The main content of the book is organized in three parts. “The Framework” explains the physical set up of the clay field and underlying theoretical principles including neuroscience, attachment, polyvagal theory, and trauma-informed interventions. This section provides a comprehensive over-view of trauma-informed therapy that is useful as a resource even if the reader doesn’t set up a clay field. Then “Haptic Development Building Blocks” describes how the clay field responds to nine essential and progressive childhood haptic developmental experiences. This information describes indicators for the art therapist to have a better sense of the child’s developmental needs that are presenting in the clay field. And finally, in “Case Examples,” practicing art therapists share experiences in the clay field from practical environmental considerations to examples of children’s experiences.

A helpful description of facilitating a clay field session with a child can be found under “Clay Field Therapy in the School and Preschool Setting” written by Phillipa Rose. Rose’s insights about the “unerring drive children have to complete their unmet sensory needs” (309), and how the clay field “assists people of all ages to arrive at a recognition of their own resilience, a clearer sense of their own worth, and a stronger, embodied sense of self,” (311) underscores how unexpected it is that a simple material and presentation – essentially clay in a box along with a bowl of water and a sponge – can have such profound healing potential for children who are so deeply wounded.

“Elbrecht explains how the process needs to be delivered with more than just enthusiasm and clay in a box for there to be meaningful therapeutic benefit.”

For those interested in clay field therapy training, visit the Institute for Sensorimotor Art Therapy website to find out when and where the certificate program is offered: https://www.sensorimotorarttherapy.com/certificate-in-clay-field-therapy. As with other books about art therapy modalities, there’s a wonder if someone should undertake the training before offering the intervention. Elbrecht explains how the process needs to be delivered with more than just enthusiasm and clay in a box for there to be meaningful therapeutic benefit. The training would provide more in-depth knowledge and reflections back about personal abilities and areas of growth. However, throughout the book are explanations about the physical set up and process, which perhaps suggests the information is intended for art therapists to offer the clay field in their practice.

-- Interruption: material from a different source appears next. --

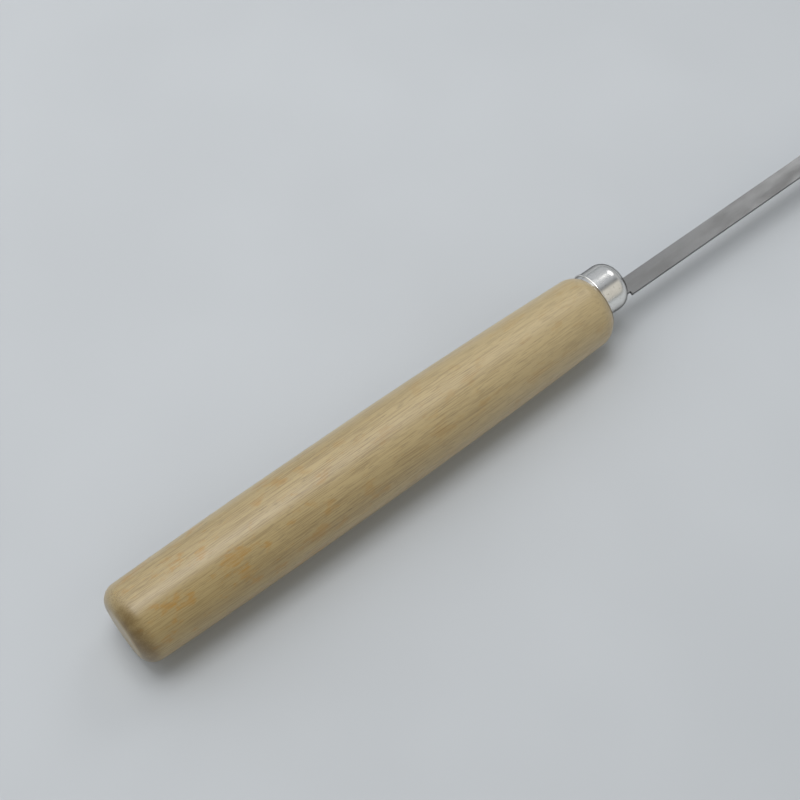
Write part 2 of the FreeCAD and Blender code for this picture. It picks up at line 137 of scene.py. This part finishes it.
def turned_mesh(name, outline):
    """A solid turned about the handle's axis; outline in millimetres, both ends on the axis."""
    mesh = bmesh.new()
    rings = []
    for x, radius in outline:
        steps = 1 if radius < NEAR_AXIS else TURNS
        angles = [2 * math.pi * step / TURNS for step in range(steps)]
        rings.append([mesh.verts.new((BUTT_X + x * MM,
                                      radius * MM * math.cos(angle),
                                      AXIS_HEIGHT + radius * MM * math.sin(angle)))
                      for angle in angles])
    for ring, after in zip(rings, rings[1:]):
        for step in range(TURNS):
            beside = (step + 1) % TURNS
            corners = [ring[step % len(ring)], after[step % len(after)],
                       after[beside % len(after)], ring[beside % len(ring)]]
            # Next to the axis two of the four corners are the same one.
            mesh.faces.new(list(dict.fromkeys(corners)))
    bmesh.ops.recalc_face_normals(mesh, faces=mesh.faces)
    data = bpy.data.meshes.new(name)
    mesh.to_mesh(data)
    mesh.free()
    data.shade_smooth()
    piece = bpy.data.objects.new(name, data)
    bpy.context.scene.collection.objects.link(piece)
    return piece


def stand_for(piece, node):
    """The piece rides on the tool's one body in place of a CAD node."""
    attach(piece, BODY)
    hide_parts(node)


# ---- materials ----

LIGHT_WOOD = (0.46, 0.352, 0.170, 1)
MID_WOOD = (0.385, 0.284, 0.122, 1)
BROWN_WOOD = (0.20, 0.130, 0.045, 1)
PORE_WOOD = (0.10, 0.065, 0.028, 1)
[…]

For example, the first chapter describes the physical set up of a clay field including measurements, materials, objects, and placement. Expectations of what a session might look like and the role of the therapist provide a context for what an art therapist might expect if they set up a clay field. And Chapter 20 offers direction about setting up a clay field for mobile sessions that is also helpful for studio set up because there is more detail about the type of plywood to build the box, how much clay is used, tarps, protective clothing for the child, and more. Readers seem left to rely on their own judgement as to whether or not they feel comfortable facilitating clay field sessions without training. That being said, there is so much valuable information, insights, and inspiration throughout Healing Trauma in Children with Clay Field Therapy, to make this a valuable resource for all art therapists whether or not they choose to offer clay field therapy in their practice.


References

Elbrecht, Cornelia. (2021) Healing Trauma in Children with Clay Field Therapy: How Sensorimotor Art Therapy Supports the Embodiments of Developmental Milestones. North Atlantic Books.